Baroness Catherine Ashton, the European Union’s High Representative for Foreign Affairs and Vice President of the European Commission, issued a statement on January 27 marking international Holocaust Remembrance Day.
It was commendable that the EU at all chose to note the day, but what Ashton said on its behalf was surreal. She managed to use 121 words without ever mentioning Jews. Her glaring omission in the context of the Holocaust is quite remarkable.
Ashton even lauded “all those who acted with courage and sacrifice to protect their fellow citizens against persecution.” But who were these nameless “fellow citizens?”
It’s highly doubtful that Ashton’s lapse is inadvertent.
Not everything can be plausibly ascribed to unintentional slip-ups. The bizarre homage Europe’s spokesperson paid to “every one of those brutally murdered in the darkest period of European history,” without even minimal reference to their identity, constitutes too great a strain on the commonsense.
Perhaps Europe in general and Ashton in particular find Holocaust Remembrance Day a troublesome, even a disagreeable onus. Hence Ashton obscured the Jewish context with a short collection of hackneyed platitudes on tolerance and human rights.

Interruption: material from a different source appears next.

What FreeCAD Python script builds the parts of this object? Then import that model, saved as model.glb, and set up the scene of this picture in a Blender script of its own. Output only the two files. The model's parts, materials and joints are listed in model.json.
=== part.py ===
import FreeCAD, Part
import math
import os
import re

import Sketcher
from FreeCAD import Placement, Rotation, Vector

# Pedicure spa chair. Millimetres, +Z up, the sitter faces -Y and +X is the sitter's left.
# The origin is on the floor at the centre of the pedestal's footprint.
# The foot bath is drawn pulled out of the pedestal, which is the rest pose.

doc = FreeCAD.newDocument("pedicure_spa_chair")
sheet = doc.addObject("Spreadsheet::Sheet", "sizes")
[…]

This is a cogent example of how Holocaust history is increasingly watered down, especially in Europe. Yesteryear’s physical destruction is followed up by today’s distortion of remembrance.
This serves two purposes.
It firstly seems to cleanse European nations – not just the chief genocide perpetrators, but all those who collaborated and/or profited from the industrial extermination of the Jews. By dwarfing the Holocaust, robbing it of its uniqueness and likening it to any subsequent, yet essentially very different inter-ethnic massacre – it becomes less of a moral stain. Any corollary obligation to the Jewish people is also thereby expunged.
Secondly, the disingenuous pretense that the Holocaust’s victims were anonymous and faceless reduces friction with the Arab/Muslim world, which chafes against Holocaust commemoration lest it even theoretically imply sympathy for Jews.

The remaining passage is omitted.